(Recorded data)

· · ·

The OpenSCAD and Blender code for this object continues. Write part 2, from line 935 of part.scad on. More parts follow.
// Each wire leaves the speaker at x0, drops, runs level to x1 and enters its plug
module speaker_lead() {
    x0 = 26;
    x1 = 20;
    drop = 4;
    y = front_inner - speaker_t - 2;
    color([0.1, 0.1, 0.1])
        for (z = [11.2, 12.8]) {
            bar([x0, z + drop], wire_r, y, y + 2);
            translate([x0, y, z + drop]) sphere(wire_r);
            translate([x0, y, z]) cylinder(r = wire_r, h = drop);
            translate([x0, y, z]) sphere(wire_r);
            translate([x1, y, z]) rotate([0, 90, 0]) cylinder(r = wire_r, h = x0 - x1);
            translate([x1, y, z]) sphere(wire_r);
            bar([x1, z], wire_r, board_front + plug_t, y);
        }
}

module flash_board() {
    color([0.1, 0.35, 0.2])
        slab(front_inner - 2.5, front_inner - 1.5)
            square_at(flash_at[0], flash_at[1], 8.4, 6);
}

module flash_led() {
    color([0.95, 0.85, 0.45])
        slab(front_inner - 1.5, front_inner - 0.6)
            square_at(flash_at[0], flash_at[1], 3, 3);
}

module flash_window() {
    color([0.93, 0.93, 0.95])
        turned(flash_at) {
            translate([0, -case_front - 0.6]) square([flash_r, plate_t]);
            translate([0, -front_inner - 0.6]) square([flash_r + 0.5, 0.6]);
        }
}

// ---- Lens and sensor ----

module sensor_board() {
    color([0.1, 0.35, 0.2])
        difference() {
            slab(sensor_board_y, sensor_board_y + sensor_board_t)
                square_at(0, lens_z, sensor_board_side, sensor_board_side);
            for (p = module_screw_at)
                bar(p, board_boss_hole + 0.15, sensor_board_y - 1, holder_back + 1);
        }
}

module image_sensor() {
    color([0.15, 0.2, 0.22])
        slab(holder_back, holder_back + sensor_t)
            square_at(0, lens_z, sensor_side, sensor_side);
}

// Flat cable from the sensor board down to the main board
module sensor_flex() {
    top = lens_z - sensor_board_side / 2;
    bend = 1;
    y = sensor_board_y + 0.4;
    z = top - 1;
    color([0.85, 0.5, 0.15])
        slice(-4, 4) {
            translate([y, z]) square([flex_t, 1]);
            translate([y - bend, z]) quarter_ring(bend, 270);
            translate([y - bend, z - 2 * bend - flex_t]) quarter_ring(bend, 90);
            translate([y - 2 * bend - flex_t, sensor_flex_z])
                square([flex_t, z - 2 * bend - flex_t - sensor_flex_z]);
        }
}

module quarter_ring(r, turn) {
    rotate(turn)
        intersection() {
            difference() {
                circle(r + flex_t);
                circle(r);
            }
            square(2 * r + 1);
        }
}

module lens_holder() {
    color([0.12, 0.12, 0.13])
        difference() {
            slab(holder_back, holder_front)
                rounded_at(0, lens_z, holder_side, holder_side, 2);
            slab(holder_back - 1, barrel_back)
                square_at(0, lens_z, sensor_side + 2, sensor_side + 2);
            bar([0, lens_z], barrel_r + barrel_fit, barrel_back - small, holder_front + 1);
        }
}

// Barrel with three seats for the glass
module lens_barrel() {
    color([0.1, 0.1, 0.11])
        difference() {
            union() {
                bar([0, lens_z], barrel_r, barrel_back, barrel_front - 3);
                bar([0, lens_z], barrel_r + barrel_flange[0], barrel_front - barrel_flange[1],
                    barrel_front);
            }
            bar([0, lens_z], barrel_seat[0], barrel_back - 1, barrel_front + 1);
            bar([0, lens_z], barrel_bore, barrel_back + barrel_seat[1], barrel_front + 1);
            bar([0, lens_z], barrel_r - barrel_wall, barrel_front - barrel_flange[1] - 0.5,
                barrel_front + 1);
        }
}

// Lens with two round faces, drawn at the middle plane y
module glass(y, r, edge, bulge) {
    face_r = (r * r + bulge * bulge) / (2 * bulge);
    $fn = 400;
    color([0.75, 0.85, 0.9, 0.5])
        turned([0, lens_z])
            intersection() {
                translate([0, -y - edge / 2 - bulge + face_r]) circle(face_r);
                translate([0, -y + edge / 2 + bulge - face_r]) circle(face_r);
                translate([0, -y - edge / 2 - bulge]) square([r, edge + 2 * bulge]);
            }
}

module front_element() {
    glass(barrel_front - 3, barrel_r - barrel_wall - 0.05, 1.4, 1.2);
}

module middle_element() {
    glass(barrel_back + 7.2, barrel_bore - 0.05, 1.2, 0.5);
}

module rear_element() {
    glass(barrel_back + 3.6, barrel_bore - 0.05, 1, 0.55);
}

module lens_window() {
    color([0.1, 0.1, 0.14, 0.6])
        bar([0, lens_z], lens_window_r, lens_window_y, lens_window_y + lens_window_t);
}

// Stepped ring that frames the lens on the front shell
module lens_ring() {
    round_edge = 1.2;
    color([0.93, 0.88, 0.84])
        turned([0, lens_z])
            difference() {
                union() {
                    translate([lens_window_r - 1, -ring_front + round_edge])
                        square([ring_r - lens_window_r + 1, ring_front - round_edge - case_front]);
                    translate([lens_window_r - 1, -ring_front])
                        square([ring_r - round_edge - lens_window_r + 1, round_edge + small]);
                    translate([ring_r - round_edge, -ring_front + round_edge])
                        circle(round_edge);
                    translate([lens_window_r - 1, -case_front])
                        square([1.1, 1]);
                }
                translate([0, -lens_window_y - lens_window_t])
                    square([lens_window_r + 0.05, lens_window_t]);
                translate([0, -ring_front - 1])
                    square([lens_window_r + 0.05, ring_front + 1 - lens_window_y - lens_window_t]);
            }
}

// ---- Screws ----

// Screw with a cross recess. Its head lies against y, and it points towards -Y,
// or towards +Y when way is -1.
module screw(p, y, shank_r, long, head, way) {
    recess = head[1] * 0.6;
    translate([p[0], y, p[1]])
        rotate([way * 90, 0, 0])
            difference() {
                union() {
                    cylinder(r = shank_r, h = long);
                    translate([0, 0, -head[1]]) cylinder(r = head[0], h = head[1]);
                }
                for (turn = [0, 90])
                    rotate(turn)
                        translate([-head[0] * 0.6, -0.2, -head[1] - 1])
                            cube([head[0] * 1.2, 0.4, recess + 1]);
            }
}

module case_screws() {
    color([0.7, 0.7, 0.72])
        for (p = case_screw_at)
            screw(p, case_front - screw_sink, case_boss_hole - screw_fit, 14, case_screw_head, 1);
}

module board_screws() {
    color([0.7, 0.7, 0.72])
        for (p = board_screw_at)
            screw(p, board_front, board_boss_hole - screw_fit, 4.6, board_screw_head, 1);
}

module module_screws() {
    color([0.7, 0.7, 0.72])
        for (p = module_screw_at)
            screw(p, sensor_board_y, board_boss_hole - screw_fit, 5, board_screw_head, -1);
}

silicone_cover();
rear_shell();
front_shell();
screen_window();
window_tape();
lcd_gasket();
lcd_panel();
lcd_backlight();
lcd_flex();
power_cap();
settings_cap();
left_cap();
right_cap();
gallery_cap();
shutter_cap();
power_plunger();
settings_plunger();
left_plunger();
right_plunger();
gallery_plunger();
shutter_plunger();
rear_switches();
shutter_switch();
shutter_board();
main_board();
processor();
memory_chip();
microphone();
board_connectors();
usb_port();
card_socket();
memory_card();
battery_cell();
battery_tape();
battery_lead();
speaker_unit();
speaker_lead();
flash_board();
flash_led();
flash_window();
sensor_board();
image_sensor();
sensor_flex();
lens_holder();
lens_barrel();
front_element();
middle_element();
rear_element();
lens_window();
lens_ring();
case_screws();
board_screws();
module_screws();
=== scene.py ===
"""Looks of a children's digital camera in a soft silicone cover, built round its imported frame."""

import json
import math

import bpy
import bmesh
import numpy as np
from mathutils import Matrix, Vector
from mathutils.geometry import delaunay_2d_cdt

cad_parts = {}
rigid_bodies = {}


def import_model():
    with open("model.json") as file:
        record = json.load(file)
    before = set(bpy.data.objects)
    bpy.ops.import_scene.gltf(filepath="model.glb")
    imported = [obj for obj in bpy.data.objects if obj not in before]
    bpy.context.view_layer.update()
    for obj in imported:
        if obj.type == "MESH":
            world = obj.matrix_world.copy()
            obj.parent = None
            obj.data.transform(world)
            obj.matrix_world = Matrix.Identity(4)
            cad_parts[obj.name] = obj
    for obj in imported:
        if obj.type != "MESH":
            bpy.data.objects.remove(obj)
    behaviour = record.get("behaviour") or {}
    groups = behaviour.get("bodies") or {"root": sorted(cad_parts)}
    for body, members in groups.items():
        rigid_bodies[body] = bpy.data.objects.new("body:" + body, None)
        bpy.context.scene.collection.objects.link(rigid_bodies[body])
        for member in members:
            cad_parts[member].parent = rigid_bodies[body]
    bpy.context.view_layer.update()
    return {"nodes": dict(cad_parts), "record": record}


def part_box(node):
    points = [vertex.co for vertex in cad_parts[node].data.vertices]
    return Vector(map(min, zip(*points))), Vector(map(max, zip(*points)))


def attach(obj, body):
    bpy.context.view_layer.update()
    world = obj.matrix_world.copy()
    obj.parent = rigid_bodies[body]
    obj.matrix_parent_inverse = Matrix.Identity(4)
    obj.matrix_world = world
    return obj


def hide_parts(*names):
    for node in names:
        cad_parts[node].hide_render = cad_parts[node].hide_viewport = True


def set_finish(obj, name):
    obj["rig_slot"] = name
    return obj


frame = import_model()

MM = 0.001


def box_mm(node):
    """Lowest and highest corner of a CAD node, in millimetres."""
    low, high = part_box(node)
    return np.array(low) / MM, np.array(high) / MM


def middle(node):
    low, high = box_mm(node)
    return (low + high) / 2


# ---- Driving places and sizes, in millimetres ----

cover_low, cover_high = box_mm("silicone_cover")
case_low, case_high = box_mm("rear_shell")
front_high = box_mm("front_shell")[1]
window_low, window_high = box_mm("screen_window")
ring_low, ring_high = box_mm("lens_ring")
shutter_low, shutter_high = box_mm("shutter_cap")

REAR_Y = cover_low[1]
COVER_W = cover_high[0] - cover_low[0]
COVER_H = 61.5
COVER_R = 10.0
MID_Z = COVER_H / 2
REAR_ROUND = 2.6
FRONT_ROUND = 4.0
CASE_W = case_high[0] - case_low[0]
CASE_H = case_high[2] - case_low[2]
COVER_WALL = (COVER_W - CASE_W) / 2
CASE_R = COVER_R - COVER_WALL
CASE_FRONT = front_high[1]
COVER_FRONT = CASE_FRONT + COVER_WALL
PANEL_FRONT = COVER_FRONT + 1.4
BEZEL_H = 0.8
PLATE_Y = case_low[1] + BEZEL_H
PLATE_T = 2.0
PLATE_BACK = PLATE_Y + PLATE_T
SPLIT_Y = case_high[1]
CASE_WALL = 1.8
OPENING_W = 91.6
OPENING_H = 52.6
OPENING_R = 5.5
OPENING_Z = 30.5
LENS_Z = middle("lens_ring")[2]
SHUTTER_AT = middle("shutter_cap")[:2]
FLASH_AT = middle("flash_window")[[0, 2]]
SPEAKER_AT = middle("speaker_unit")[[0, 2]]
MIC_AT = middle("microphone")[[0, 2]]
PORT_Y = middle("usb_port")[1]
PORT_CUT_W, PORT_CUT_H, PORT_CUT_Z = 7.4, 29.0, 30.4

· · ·

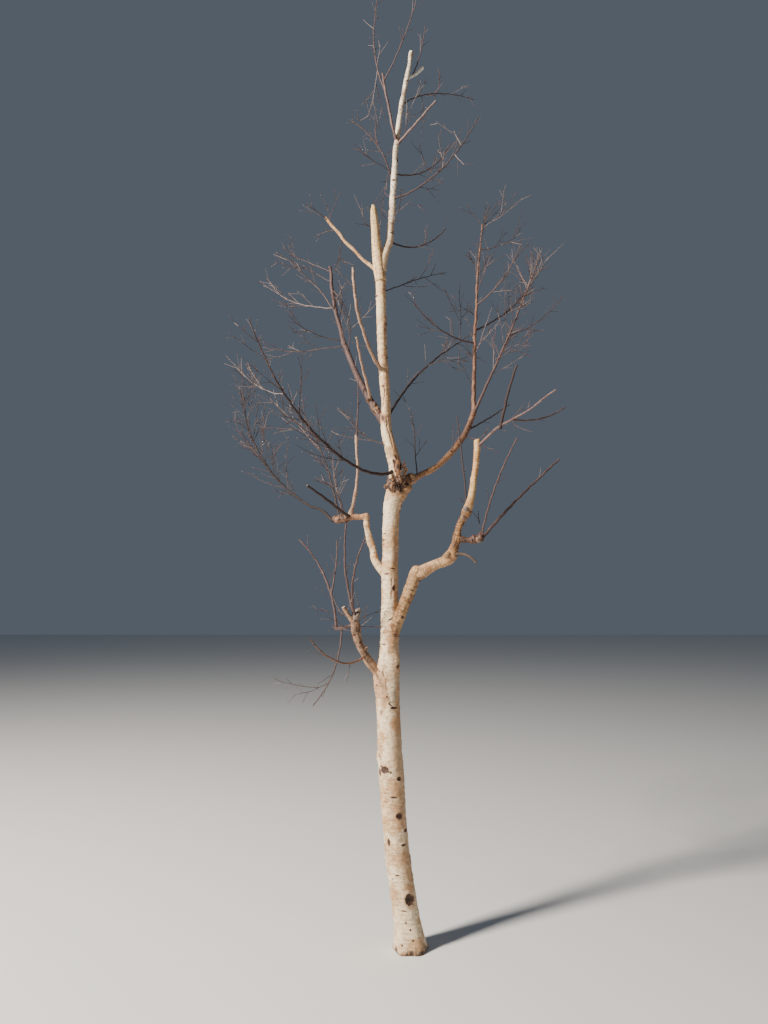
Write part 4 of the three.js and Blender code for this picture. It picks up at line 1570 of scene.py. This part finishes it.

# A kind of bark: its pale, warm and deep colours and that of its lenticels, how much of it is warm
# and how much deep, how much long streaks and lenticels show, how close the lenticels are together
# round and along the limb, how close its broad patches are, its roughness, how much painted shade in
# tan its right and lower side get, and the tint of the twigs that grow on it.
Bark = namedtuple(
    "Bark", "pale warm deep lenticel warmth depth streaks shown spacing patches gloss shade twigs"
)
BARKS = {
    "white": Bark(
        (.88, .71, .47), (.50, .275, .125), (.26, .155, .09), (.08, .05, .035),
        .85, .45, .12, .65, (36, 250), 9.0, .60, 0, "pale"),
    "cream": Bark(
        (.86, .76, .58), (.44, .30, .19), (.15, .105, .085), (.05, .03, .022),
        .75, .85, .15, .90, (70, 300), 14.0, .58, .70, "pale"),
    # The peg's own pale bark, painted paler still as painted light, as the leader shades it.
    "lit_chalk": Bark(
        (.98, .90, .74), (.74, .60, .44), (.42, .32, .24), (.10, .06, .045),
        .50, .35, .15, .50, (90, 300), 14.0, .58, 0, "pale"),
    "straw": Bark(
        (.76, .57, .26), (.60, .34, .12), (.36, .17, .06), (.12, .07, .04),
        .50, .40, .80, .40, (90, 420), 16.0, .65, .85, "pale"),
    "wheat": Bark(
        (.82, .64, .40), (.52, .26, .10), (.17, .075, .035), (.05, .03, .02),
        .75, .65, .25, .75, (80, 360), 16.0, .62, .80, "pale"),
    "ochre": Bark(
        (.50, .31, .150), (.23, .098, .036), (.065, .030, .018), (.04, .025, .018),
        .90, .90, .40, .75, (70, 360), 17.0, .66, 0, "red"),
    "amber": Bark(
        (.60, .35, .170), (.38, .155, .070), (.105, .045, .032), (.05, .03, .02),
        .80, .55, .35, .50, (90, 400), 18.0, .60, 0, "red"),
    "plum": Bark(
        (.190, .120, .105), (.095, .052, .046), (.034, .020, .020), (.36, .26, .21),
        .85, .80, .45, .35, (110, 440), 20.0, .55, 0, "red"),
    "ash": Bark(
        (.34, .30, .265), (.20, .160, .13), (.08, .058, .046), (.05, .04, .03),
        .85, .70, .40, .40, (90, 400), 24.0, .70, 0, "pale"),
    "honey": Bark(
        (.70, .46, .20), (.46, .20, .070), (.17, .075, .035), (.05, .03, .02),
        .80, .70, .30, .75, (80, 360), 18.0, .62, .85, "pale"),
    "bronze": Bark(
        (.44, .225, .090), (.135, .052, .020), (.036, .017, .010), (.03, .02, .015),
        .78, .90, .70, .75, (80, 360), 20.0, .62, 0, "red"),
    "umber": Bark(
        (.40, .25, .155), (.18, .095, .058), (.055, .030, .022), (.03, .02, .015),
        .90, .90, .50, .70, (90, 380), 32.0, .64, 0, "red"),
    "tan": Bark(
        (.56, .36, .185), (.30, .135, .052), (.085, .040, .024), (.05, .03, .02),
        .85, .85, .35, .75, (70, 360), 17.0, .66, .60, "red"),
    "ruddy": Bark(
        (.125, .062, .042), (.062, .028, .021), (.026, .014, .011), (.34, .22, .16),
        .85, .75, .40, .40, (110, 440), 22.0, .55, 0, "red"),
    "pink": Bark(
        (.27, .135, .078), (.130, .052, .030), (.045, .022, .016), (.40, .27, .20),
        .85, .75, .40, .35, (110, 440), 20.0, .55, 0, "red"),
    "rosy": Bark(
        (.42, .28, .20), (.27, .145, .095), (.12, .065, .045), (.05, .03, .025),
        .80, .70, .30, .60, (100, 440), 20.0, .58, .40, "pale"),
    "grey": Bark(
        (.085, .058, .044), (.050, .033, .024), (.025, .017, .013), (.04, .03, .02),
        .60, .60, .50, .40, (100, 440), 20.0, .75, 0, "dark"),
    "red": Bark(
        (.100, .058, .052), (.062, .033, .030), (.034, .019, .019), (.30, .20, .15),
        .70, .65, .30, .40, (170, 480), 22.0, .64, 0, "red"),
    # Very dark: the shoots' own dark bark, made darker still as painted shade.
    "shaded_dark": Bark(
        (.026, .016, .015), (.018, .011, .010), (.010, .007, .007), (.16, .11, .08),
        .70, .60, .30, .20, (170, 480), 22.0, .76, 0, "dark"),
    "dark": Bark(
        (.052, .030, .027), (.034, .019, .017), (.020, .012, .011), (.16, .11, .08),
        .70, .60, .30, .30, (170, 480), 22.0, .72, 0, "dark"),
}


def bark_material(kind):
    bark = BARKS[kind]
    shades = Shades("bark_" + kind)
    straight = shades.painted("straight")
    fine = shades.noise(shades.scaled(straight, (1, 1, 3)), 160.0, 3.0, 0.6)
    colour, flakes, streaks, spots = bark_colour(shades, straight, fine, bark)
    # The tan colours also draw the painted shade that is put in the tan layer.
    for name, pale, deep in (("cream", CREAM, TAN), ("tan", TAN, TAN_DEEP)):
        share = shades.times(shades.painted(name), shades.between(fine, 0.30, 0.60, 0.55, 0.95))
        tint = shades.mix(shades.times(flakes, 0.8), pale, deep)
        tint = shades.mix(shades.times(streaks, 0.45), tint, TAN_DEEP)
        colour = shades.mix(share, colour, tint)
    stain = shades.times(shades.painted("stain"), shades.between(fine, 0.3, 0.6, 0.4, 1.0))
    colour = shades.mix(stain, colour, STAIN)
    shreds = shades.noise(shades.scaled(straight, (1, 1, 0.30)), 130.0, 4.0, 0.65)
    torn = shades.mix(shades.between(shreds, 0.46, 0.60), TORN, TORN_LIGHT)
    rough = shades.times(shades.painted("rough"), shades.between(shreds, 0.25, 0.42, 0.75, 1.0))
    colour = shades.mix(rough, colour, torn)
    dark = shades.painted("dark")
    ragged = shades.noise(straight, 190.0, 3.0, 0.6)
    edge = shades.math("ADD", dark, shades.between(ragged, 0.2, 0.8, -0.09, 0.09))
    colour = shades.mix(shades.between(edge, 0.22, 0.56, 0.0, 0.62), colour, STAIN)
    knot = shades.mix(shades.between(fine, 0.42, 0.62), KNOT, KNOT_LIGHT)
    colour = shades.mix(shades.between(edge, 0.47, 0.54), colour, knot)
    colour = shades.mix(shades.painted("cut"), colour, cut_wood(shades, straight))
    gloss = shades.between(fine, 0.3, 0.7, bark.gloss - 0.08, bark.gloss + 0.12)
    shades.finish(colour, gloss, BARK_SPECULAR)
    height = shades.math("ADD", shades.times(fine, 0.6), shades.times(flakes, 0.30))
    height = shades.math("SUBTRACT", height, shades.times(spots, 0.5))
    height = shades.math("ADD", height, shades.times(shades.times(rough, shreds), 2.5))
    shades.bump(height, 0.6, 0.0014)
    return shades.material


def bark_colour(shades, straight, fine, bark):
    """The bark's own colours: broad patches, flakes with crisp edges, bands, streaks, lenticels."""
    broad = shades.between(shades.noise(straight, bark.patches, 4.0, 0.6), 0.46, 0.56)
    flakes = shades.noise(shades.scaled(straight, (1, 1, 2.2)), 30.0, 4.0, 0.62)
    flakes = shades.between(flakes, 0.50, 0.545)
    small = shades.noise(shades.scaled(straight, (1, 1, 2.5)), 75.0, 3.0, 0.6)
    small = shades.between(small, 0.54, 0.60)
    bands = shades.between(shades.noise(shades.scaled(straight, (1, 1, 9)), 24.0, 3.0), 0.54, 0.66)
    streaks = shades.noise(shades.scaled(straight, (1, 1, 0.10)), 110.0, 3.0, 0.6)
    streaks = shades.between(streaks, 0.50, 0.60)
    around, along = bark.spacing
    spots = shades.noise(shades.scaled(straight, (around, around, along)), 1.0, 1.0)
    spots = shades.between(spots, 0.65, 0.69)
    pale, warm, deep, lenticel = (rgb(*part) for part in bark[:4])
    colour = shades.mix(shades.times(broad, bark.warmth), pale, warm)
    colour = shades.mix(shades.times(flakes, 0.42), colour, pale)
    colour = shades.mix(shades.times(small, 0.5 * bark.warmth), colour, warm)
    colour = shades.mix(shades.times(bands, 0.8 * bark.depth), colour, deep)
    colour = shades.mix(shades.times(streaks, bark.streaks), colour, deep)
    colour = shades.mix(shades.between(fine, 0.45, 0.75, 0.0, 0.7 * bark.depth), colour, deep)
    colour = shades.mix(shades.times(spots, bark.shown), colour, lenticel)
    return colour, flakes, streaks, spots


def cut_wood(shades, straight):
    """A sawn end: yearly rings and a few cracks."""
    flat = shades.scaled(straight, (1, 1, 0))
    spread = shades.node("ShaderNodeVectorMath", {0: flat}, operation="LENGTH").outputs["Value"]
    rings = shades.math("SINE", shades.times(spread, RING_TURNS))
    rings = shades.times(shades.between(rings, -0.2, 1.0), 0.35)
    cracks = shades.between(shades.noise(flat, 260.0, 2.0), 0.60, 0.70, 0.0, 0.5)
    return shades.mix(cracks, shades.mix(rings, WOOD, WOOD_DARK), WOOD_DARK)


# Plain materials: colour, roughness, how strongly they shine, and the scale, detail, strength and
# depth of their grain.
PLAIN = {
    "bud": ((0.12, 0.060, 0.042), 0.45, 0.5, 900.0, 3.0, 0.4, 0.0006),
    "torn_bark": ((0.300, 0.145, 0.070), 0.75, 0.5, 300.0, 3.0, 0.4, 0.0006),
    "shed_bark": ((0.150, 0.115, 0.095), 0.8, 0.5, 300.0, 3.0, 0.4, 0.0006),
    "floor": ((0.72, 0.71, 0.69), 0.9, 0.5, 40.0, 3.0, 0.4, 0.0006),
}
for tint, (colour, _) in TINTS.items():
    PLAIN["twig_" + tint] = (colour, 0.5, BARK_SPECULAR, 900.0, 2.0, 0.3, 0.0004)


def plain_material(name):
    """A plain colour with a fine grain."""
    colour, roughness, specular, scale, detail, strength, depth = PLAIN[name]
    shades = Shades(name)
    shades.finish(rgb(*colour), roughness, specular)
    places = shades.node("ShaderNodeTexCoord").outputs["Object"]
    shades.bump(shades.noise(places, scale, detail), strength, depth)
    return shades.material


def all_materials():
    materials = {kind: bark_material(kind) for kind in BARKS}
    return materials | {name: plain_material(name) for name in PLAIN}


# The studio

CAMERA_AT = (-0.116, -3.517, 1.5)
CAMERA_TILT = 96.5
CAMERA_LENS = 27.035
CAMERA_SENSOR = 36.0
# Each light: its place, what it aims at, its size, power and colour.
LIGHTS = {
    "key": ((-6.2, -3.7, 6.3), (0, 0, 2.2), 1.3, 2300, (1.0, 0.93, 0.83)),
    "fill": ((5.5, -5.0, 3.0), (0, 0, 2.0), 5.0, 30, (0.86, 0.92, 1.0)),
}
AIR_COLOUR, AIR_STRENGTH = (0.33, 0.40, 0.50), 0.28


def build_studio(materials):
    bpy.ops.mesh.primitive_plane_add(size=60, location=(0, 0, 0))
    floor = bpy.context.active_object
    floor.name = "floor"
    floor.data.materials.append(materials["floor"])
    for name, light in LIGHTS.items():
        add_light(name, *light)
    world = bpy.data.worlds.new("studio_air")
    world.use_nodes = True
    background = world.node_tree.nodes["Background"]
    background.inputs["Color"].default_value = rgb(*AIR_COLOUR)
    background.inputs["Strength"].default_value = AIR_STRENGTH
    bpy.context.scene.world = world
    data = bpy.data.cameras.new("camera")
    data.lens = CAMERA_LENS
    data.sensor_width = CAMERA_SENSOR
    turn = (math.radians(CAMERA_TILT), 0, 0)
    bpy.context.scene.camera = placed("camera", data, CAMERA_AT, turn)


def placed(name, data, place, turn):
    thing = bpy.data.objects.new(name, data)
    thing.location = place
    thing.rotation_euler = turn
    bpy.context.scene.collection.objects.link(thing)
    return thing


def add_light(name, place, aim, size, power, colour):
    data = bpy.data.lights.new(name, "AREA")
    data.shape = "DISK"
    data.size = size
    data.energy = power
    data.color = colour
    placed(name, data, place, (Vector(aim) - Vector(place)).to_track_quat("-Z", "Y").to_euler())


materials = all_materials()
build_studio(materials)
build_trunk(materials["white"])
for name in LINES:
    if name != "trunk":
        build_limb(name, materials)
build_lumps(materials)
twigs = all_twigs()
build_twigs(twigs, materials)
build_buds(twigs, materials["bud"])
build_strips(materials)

· · ·

* **Problem**
Extract exactly the run of lines beginning at the line with "silicone_cover();" and ending at the line with "bpy.data.objects.remove(obj)", including both ends and nothing beyond them.

* **Correct response**
silicone_cover();
rear_shell();
front_shell();
screen_window();
window_tape();
lcd_gasket();
lcd_panel();
lcd_backlight();
lcd_flex();
power_cap();
settings_cap();
left_cap();
right_cap();
gallery_cap();
shutter_cap();
power_plunger();
settings_plunger();
left_plunger();
right_plunger();
gallery_plunger();
shutter_plunger();
rear_switches();
shutter_switch();
shutter_board();
main_board();
processor();
memory_chip();
microphone();
board_connectors();
usb_port();
card_socket();
memory_card();
battery_cell();
battery_tape();
battery_lead();
speaker_unit();
speaker_lead();
flash_board();
flash_led();
flash_window();
sensor_board();
image_sensor();
sensor_flex();
lens_holder();
lens_barrel();
front_element();
middle_element();
rear_element();
lens_window();
lens_ring();
case_screws();
board_screws();
module_screws();
=== scene.py ===
"""Looks of a children's digital camera in a soft silicone cover, built round its imported frame."""

import json
import math

import bpy
import bmesh
import numpy as np
from mathutils import Matrix, Vector
from mathutils.geometry import delaunay_2d_cdt

cad_parts = {}
rigid_bodies = {}


def import_model():
    with open("model.json") as file:
        record = json.load(file)
    before = set(bpy.data.objects)
    bpy.ops.import_scene.gltf(filepath="model.glb")
    imported = [obj for obj in bpy.data.objects if obj not in before]
    bpy.context.view_layer.update()
    for obj in imported:
        if obj.type == "MESH":
            world = obj.matrix_world.copy()
            obj.parent = None
            obj.data.transform(world)
            obj.matrix_world = Matrix.Identity(4)
            cad_parts[obj.name] = obj
    for obj in imported:
        if obj.type != "MESH":
            bpy.data.objects.remove(obj)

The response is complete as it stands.